While the youngs are buying cryptocurrency, the olds prefer old-fashioned shiny metal. That might be why Jeffrey Santulan targeted retirees in what the SEC says was a multimillion-dollar fraudulent scheme. Santulan owns a firm called Safeguard Metals which has one office in the Los Angeles suburb of Woodland Hills. Of course, Santulan claimed that it had offices in New York, London, and Beverly Hills and total assets under management of $11 billion. In his spare time, he also claimed to own a movie production company, Argonaut MG, that might have a $100 million deal with Netflix.

The SEC alleges that Santulan recruited customers, had them sell their existing retirement investments, then put the money into gold and silver coins held through self-directed IRAs. He and his salespeople allegedly mislead investors about the safety and liquidity of these investments, and he charged markups of about 64%. They worked the phones and found 450 victims in 26 states, ranking in a total of $67 million. The scheme ran from December 2017 until July of 2021.

Santulan claims to have been a troublemaking teenager who went to MIT and became a mentee of Grant Cardone, who runs a sales training business. He also says that he was an early investor in SoFi, Square (now Block), Tesla, and SpaceX. Santulan does not seem to be registered with FINRA or the NFA, nor does he have an active LinkedIn page. Until the SEC announced these charges, Santulan’s media presence seems limited to vanity and lifestyle publications that present him as an entrepreneurial genius and technology thought leader. I’ve seen this trick before; I can never decide if it’s enraging or pathetic.
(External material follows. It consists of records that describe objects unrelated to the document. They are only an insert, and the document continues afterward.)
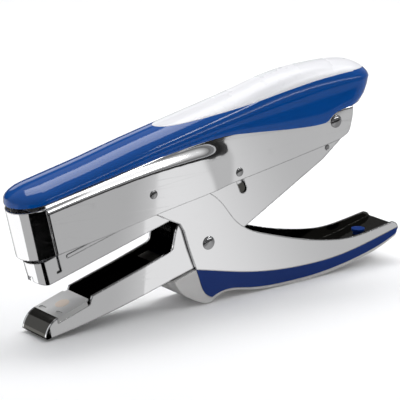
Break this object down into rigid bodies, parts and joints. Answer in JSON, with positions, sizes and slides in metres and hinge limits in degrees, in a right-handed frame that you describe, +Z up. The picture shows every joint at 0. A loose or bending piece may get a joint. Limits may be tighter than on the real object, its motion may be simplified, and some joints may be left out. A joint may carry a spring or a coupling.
{
  "type": "plier stapler",
  "caption": "Hand-held plier stapler: chromed lever housing with moulded cover, sprung squeeze handle, channel magazine and riveted anvil arm.",
  "frame": {"origin": "bottom centre of the whole stapler, on the surface it stands on", "axes": "+X towards the handle's tail, the nose and anvil towards -X, +Y to the far side, +Z up"},
  "size_m": [0.2084, 0.025, 0.0989],
  "materials": {
    "chrome": "polished chrome plate on pressed steel sheet",
    "rivet_steel": "polished rivet heads",
    "anvil_nickel": "satin nickel plate",
    "rivet_copper": "dull copper tint",
    "plain_steel": "zinc plated steel",
    "spring_steel": "drawn spring wire",
    "staple_zinc": "zinc plated staple wire, glued in a strip",
    "cover_blue": "glossy moulded plastic",
    "cover_white": "glossy white moulded plastic",
    "grip_blue": "satin moulded plastic",
    "grip_grey": "satin grey plastic"
  },
  "bodies": {
    "frame": {"main_frame": "chrome", "anvil_plate": "anvil_nickel", "anvil_bridge": "anvil_nickel", "anvil_rivet": "rivet_copper", "main_pivot_pin": "rivet_steel", "pivot_spacer": "plain_steel", "tail_rivet": "rivet_steel", "frame_pin": "rivet_steel"},
    "handle": {"handle_channel": "chrome", "grip_inlay": "grip_blue", "grip_base": "grip_grey", "handle_spring": "spring_steel"},
    "lever": {"housing": "chrome", "nose_cap": "chrome", "top_cover": "cover_blue", "cover_insert": "cover_white", "link_studs": "rivet_steel", "guide_studs": "rivet_steel", "driver_blade": "plain_steel", "driver_block": "plain_steel", "driver_rivets": "rivet_steel", "lever_spring": "spring_steel"},
    "magazine": {"magazine_channel": "chrome", "staple_rail": "plain_steel", "staple_strip": "staple_zinc", "magazine_block": "plain_steel", "magazine_bush": "plain_steel", "pusher_rod": "plain_steel", "pusher_spring": "spring_steel"},
    "pusher": {"pusher": "plain_steel"}
  },
  "joints": [
    {"name": "handle_squeeze", "type": "hinge", "parent": "frame", "child": "handle", "pos_m": [-0.0072, 0, 0.0284], "axis": [0, -1, 0], "range_deg": [0, 26], "stiffness_Nm_per_rad": 1.2, "springref_deg": -20.05, "deforming": ["handle_spring"]},
    {"name": "lever_hinge", "type": "hinge", "parent": "frame", "child": "lever", "pos_m": [0.0653, 0, 0.0723], "axis": [0, -1, 0], "range_deg": [0, 9.15], "deforming": ["lever_spring"]},
    {"name": "magazine_hinge", "type": "hinge", "parent": "frame", "child": "magazine", "pos_m": [0.0653, 0, 0.0723], "axis": [0, -1, 0], "range_deg": [0, 5.12]},
    {"name": "pusher_slide", "type": "slide", "parent": "magazine", "child": "pusher", "axis": [0.9664, 0, 0.2571], "range_m": [0, 0.037], "stiffness_N_per_m": 30, "springref_m": -0.04, "deforming": ["pusher_spring"]}
  ],
  "couplings": [
    {"joint": "lever_hinge", "follows": "handle_squeeze", "ratio": 0.35},
    {"joint": "magazine_hinge", "follows": "handle_squeeze", "ratio": 0.195}
  ]
}
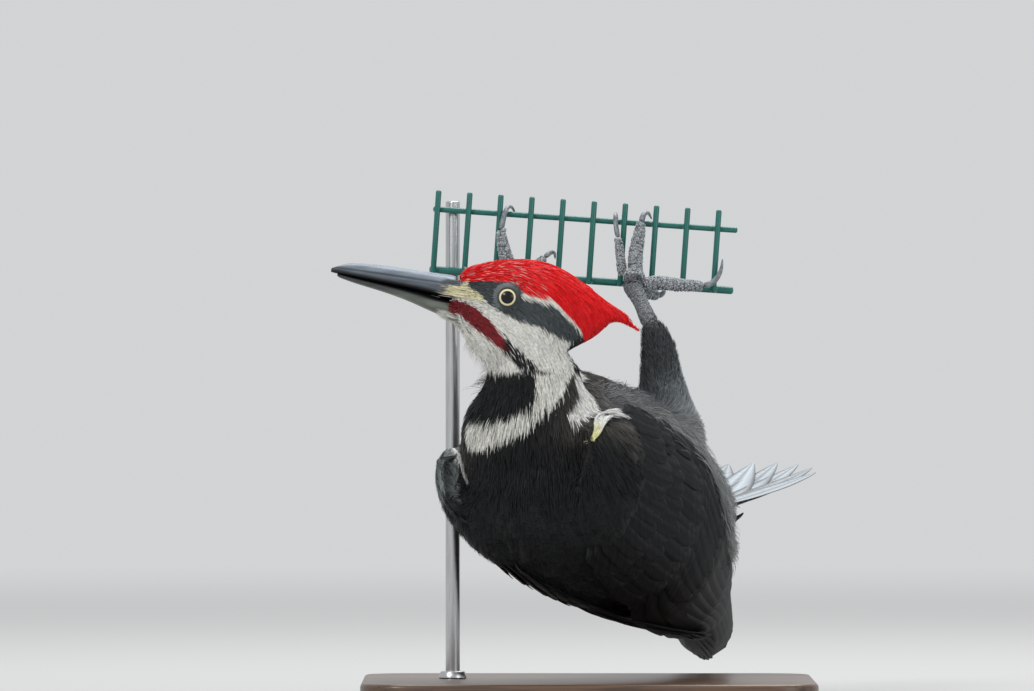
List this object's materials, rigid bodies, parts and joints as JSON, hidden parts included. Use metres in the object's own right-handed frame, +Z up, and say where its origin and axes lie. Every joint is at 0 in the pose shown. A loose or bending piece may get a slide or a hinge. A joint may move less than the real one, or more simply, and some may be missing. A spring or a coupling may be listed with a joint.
{
  "type": "pileated woodpecker",
  "caption": "Life-size still model of a male crested woodpecker hanging belly up by its feet from a strip of welded wire, head turned, on a rod and flat base.",
  "frame": {"origin": "centre of the underside of the stand's base, on the table", "axes": "+Z up; +Y away from the viewer, from the head towards the tail's tip; +X to the right, so the bill points to -X"},
  "size_m": [0.2063, 0.297, 0.2153],
  "materials": {
    "black_plumage": "matte, soft black feathers with a faint blue-green tone",
    "head_plumage": "matte, short black, white and slate-grey feathers in stripes",
    "red_plumage": "matte, silky scarlet feathers",
    "grey_plumage": "matte, downy slate-grey feathers",
    "eye": "wet gloss, black pupil in a pale yellow ring",
    "bill": "satin horn",
    "scaly_skin": "rough dry scales",
    "claw": "satin horn",
    "coated_wire": "glossy plastic-dipped steel wire",
    "stand_base": "satin dark-stained hardwood",
    "stand_rod": "brushed"
  },
  "bodies": {
    "root": {"trunk": "black_plumage", "wing_left": "black_plumage", "wing_right": "black_plumage", "tail": "black_plumage", "neck": "black_plumage", "head": "head_plumage", "crest": "red_plumage", "thigh_left": "grey_plumage", "thigh_right": "grey_plumage", "eye_left": "eye", "eye_right": "eye", "bill_upper": "bill", "bill_lower": "bill", "tarsus_left": "scaly_skin", "toe_left_1": "scaly_skin", "claw_left_1": "claw", "toe_left_2": "scaly_skin", "claw_left_2": "claw", "toe_left_3": "scaly_skin", "claw_left_3": "claw", "toe_left_4": "scaly_skin", "claw_left_4": "claw", "tarsus_right": "scaly_skin", "toe_right_1": "scaly_skin", "claw_right_1": "claw", "toe_right_2": "scaly_skin", "claw_right_2": "claw", "toe_right_3": "scaly_skin", "claw_right_3": "claw", "toe_right_4": "scaly_skin", "claw_right_4": "claw", "perch_wire_low": "coated_wire", "perch_wire_high": "coated_wire", "perch_upright_1": "coated_wire", "perch_upright_2": "coated_wire", "perch_upright_3": "coated_wire", "perch_upright_4": "coated_wire", "perch_upright_5": "coated_wire", "perch_upright_6": "coated_wire", "perch_upright_7": "coated_wire", "perch_upright_8": "coated_wire", "perch_upright_9": "coated_wire", "perch_upright_10": "coated_wire", "stand_base": "stand_base", "stand_rod": "stand_rod"}
  },
  "joints": []
}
Part of the Safeguard Metals sales pitch was that the federal government was going to shut down other retirement plans. Santulan’s program would thus help investors stay a step ahead with a self-directed IRA holding metals. Ironically, the government is discussing limits or even the elimination of self-directed IRAs because of their potential for use as a tax shelter by the very wealthy. 

Regulators have been hovering around crypto, looking for angles they can use to increase oversight. This is a reminder that there’s plenty of fraud to be found in coins, which have been around for almost 3000 years.

One Response to “SEC Actions This Week: Scams Involving Real Coins”

  1. Jan E. Davis

    Go for “enraging.” As one of the more than 450 persons conned by this “lifestyle” entrepreneur I’m enraged. I do not expect to see a thin non-silver dime from our loss and am thankful that my husband and I were not as severely hurt as other, though six figures is a dent in our retirement. There are definitely people who lost all their saving and I’m sure have died secondary to the stress, shame, embarrassment. The con was well done and I’m sure there are victims who to this day have not recognized their loss and or are too embarrassed to come forward. I am following the case closely, hope to see him in Federal court, and trust he goes away for a long time as a common thief. Don’t believe the concept of “white collar” crime, he might as well have mugged me in an alley. I’m interested to see where the assets ended up, how many cars, boats, houses, trips, off shore accounts.